**TASK DIRECTIONS:** Set down, exactly as they appear, the lines from the line holding "function add(name, geometry, finish)" through the line holding "bpy.context.scene.collection.objects.link(empty)", inclusive; output nothing outside that range.

**SOURCE DATA:**
# # # # # # #

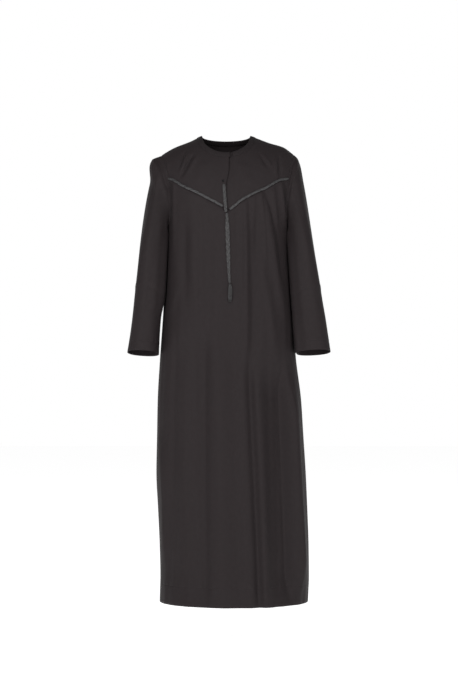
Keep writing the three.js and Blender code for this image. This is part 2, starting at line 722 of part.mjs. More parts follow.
// A band on the front along a line of x and z, with a motif raised in its outer points.
function band(line, steps) {
  const outer = [];
  const inner = [];
  for (let k = 0; k <= steps; k += 1) {
    const { x, z, width, thick, relief } = line(k / steps);
    const ahead = line(Math.min(1, k / steps + LINE_STEP));
    const behind = line(Math.max(0, k / steps - LINE_STEP));
    const run = Math.hypot(ahead.x - behind.x, ahead.z - behind.z);
    const acrossX = -(ahead.z - behind.z) / run;
    const acrossZ = (ahead.x - behind.x) / run;
    const spot = (share, lift) =>
      onFront(x + acrossX * share * width / 2, z + acrossZ * share * width / 2, lift);
    outer.push(BAND_PROFILE.map(({ share, rise }) => spot(share, TRIM_LIFT + thick * rise + relief(share))));
    inner.push(BAND_PROFILE.map(({ share }) => spot(share, TRIM_LIFT)));
  }
  return wallBetween(outer, inner);
}

// Leaves along a braid, two to a repeat, one on each side of its middle.
function leafRelief(distance) {
  const wave = Math.sin((2 * Math.PI * distance) / BRAID_REPEAT);
  return (share) => (Math.abs(share) === 1 ? 0 : BRAID_RELIEF * Math.max(0, share > 0 ? wave : -wave));
}

// Steps of a band between the points of its leaves.
const leafSteps = (length) => Math.round(Math.abs(length) / (BRAID_REPEAT / 4));

function braid(fromX, toX) {
  const reach = toX - fromX;
  const line = (share) => {
    const x = fromX + reach * share;
    const distance = Math.abs(reach * share) * BRAID_SLANT;
    return { x, z: seamAt(x), width: BRAID_WIDTH, thick: BRAID_THICK, relief: leafRelief(distance) };
  };
  return band(line, leafSteps(reach * BRAID_SLANT));
}

function braidStem() {
  const line = (share) => {
    const z = lerp(STEM_FOOT_Z, STEM_TOP_Z, share);
    const x = lerp(STEM_FOOT_X, STEM_TOP_X, share);
    const relief = leafRelief((STEM_TOP_Z - STEM_FOOT_Z) * share);
    return { x, z, width: STEM_WIDTH, thick: BRAID_THICK, relief };
  };
  return band(line, leafSteps(STEM_TOP_Z - STEM_FOOT_Z));
}

function tasselPlait() {
  const top = PLAIT[0].z;
  const foot = PLAIT[PLAIT.length - 1].z;
  const line = (share) => {
    const z = lerp(foot, top, share);
    const at = (column) => read(PLAIT, 'z', column, z);
    return { x: at('x'), z, width: at('width'), thick: PLAIT_THICK, relief: leafRelief(z) };
  };
  return band(line, leafSteps(top - foot));
}

const MERGE_DISTANCE = 1e-4;

// A closed solid for joining, from geometry whose points are merged.
function solidOf(geometry) {
  const bare = geometry.clone();
  bare.deleteAttribute('normal');
  bare.deleteAttribute('uv');
  const merged = mergeVertices(bare, MERGE_DISTANCE);
  return new wasm.Manifold(new wasm.Mesh({
    numProp: 3,
    vertProperties: new Float32Array(merged.attributes.position.array),
    triVerts: new Uint32Array(merged.index.array),
  }));
}

// The tassel's foot: a rounded head with strands that leave it apart from each other.
function tasselTuft() {
  const front = onFront(TUFT_X, TUFT_HEAD_Z, TUFT_LIFT);
  const low = onFront(TUFT_X, TUFT_RINGS[0].foot, TUFT_LIFT);
  const headGeometry = new THREE.SphereGeometry(TUFT_HEAD_RADIUS, 12, 8);
  headGeometry.scale(1, TUFT_HEAD_FLAT, TUFT_HEAD_LONG);
  headGeometry.translate(front.x, front.y, TUFT_HEAD_Z);
  let tuft = solidOf(headGeometry);
  for (const ring of TUFT_RINGS) {
    for (let k = 0; k < ring.strands; k += 1) {
      const round = (360 * degrees * (k + 0.5)) / ring.strands;
      const across = Math.cos(round) * ring.reach;
      const out = Math.sin(round) * ring.reach;
      const root = new THREE.Vector3(
        front.x + across * TUFT_HEAD_RADIUS * ROOT_SHARE,
        front.y + out * TUFT_HEAD_RADIUS * ROOT_SHARE * TUFT_HEAD_FLAT,
        TUFT_HEAD_Z - ROOT_DROP,
      );
      const foot = new THREE.Vector3(
        front.x + across * TUFT_HALF_WIDTH,
        low.y + out * TUFT_HALF_DEPTH,
        ring.foot,
      );
      const length = root.distanceTo(foot);
      const strand = new THREE.CylinderGeometry(STRAND_ROOT_RADIUS, STRAND_FOOT_RADIUS, length, 4);
      const middle = root.clone().add(foot).multiplyScalar(0.5);
      const turn = new THREE.Quaternion().setFromUnitVectors(
        new THREE.Vector3(0, -1, 0),
        foot.clone().sub(root).normalize(),
      );
      strand.applyQuaternion(turn);
      strand.translate(middle.x, middle.y, middle.z);
      tuft = tuft.add(solidOf(strand));
    }
  }
  const { vertProperties, triVerts } = tuft.getMesh();
  const geometry = new THREE.BufferGeometry();
  geometry.setAttribute('position', new THREE.Float32BufferAttribute(vertProperties, 3));
  geometry.setIndex([...triVerts]);
  geometry.computeVertexNormals();
  return geometry;
}

function button() {
  const seat = onFront(BUTTON_X, BUTTON_Z, TRIM_LIFT + BUTTON_THICK / 2);
  const inside = onFront(BUTTON_X, BUTTON_Z, 0);
  const geometry = new THREE.CylinderGeometry(BUTTON_FACE_RADIUS, BUTTON_RADIUS, BUTTON_THICK, 20);
  const turn = new THREE.Quaternion().setFromUnitVectors(
    new THREE.Vector3(0, 1, 0),
    seat.clone().sub(inside).normalize(),
  );
  geometry.applyQuaternion(turn);
  geometry.translate(seat.x, seat.y, seat.z);
  return geometry;
}

const cloth = { color: 0x332f30, roughness: 0.62, metalness: 0 };
const bindingCloth = { color: 0x2e2b2c, roughness: 0.66, metalness: 0 };
const braidThread = { color: 0x5a5a5b, roughness: 0.55, metalness: 0 };
const tasselThread = { color: 0x454445, roughness: 0.6, metalness: 0 };
const buttonResin = { color: 0x151415, roughness: 0.3, metalness: 0 };

const group = new THREE.Group();

function add(name, geometry, finish) {
  const mesh = new THREE.Mesh(geometry, new THREE.MeshStandardMaterial(finish));
  mesh.name = name;
  group.add(mesh);
}

add('front_panel', frontPanel(), cloth);
add('back_panel', backPanel(), cloth);
add('yoke_left', yoke(-1), cloth);
add('yoke_right', yoke(1), cloth);
add('sleeve_left', sleeve(-1, LEFT_SLEEVE, LEFT_SWELL), cloth);
add('sleeve_right', sleeve(1, RIGHT_SLEEVE, RIGHT_SWELL), cloth);
add('neck_binding', neckBinding(), bindingCloth);
add('braid_left', braid(LEFT_BRAID.from, LEFT_BRAID.to), braidThread);
add('braid_right', braid(RIGHT_BRAID.from, RIGHT_BRAID.to), braidThread);
add('braid_stem', braidStem(), braidThread);
add('tassel_plait', tasselPlait(), tasselThread);
add('tassel_tuft', tasselTuft(), tasselThread);
add('button', button(), buttonResin);

export default group;
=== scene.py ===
"""A long thobe of charcoal suiting, worn and empty: round collarless neck, braided V over the
yoke seam, a hanging plaited tassel, straight sleeves and an ankle-length skirt.

Sizes in the tables are millimetres, as a cutter works; meshes are made in metres. The front
faces -Y, +Z is up, and the origin lies between the shoulders."""

import math

import bpy
import numpy as np
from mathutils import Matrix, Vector


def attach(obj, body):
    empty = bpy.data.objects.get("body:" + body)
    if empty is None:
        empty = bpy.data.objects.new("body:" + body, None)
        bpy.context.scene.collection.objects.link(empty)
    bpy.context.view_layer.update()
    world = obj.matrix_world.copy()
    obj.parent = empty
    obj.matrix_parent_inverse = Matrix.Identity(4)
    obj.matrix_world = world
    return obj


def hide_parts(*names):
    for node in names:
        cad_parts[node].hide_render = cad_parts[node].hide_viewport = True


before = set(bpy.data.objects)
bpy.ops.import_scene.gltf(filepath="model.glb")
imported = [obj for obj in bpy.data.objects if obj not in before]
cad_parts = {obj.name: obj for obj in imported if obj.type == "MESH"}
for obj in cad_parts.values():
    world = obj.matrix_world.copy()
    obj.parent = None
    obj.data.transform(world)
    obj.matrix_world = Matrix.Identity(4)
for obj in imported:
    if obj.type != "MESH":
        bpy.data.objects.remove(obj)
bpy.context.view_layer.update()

MM = 0.001

# Heights. Above the chest a height counts the turn over the shoulder.
SHOULDER = 0.0
CHEST = -230.0
UNDERARM = -285.0
HEM = -1404.0
CLOTH_THICK = 1.1
SEAM_GAP = 0.3
# Depth of the body at the shoulder's ridge, which turns a distance there into a height.
RIDGE_DEPTH = 150.0


def table(columns, rows):
    """Rows of a table with named columns, sorted by the first one."""
    names = columns.split()
    values = np.array(sorted(rows), dtype=float)
    return {name: values[:, k] for k, name in enumerate(names)}


def read(rows, key, column, at):
    """Smooth curve through a table's rows that never overshoots them."""
    x, y = rows[key], rows[column]
    at = np.clip(np.asarray(at, dtype=float), x[0], x[-1])
    slope = np.diff(y) / np.diff(x)
    tangent = np.concatenate([slope[:1], np.zeros(len(x) - 2), slope[-1:]])
    before, after = slope[:-1], slope[1:]
    same = before * after > 0
    tangent[1:-1][same] = (2 * before * after)[same] / (before + after)[same]
    k = np.clip(np.searchsorted(x, at, side="right") - 1, 0, len(x) - 2)
    span = x[k + 1] - x[k]
    t = (at - x[k]) / span
    return (
        y[k] * (1 + 2 * t) * (1 - t) ** 2
        + tangent[k] * span * t * (1 - t) ** 2
        + y[k + 1] * t * t * (3 - 2 * t)
        + tangent[k + 1] * span * t * t * (t - 1)
    )


def smoothstep(value, low, high):
    t = np.clip((value - low) / (high - low), 0, 1)
    return t * t * (3 - 2 * t)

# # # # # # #

**ANSWER TO THIS EXERCISE:**
function add(name, geometry, finish) {
  const mesh = new THREE.Mesh(geometry, new THREE.MeshStandardMaterial(finish));
  mesh.name = name;
  group.add(mesh);
}

add('front_panel', frontPanel(), cloth);
add('back_panel', backPanel(), cloth);
add('yoke_left', yoke(-1), cloth);
add('yoke_right', yoke(1), cloth);
add('sleeve_left', sleeve(-1, LEFT_SLEEVE, LEFT_SWELL), cloth);
add('sleeve_right', sleeve(1, RIGHT_SLEEVE, RIGHT_SWELL), cloth);
add('neck_binding', neckBinding(), bindingCloth);
add('braid_left', braid(LEFT_BRAID.from, LEFT_BRAID.to), braidThread);
add('braid_right', braid(RIGHT_BRAID.from, RIGHT_BRAID.to), braidThread);
add('braid_stem', braidStem(), braidThread);
add('tassel_plait', tasselPlait(), tasselThread);
add('tassel_tuft', tasselTuft(), tasselThread);
add('button', button(), buttonResin);

export default group;
=== scene.py ===
"""A long thobe of charcoal suiting, worn and empty: round collarless neck, braided V over the
yoke seam, a hanging plaited tassel, straight sleeves and an ankle-length skirt.

Sizes in the tables are millimetres, as a cutter works; meshes are made in metres. The front
faces -Y, +Z is up, and the origin lies between the shoulders."""

import math

import bpy
import numpy as np
from mathutils import Matrix, Vector


def attach(obj, body):
    empty = bpy.data.objects.get("body:" + body)
    if empty is None:
        empty = bpy.data.objects.new("body:" + body, None)
        bpy.context.scene.collection.objects.link(empty)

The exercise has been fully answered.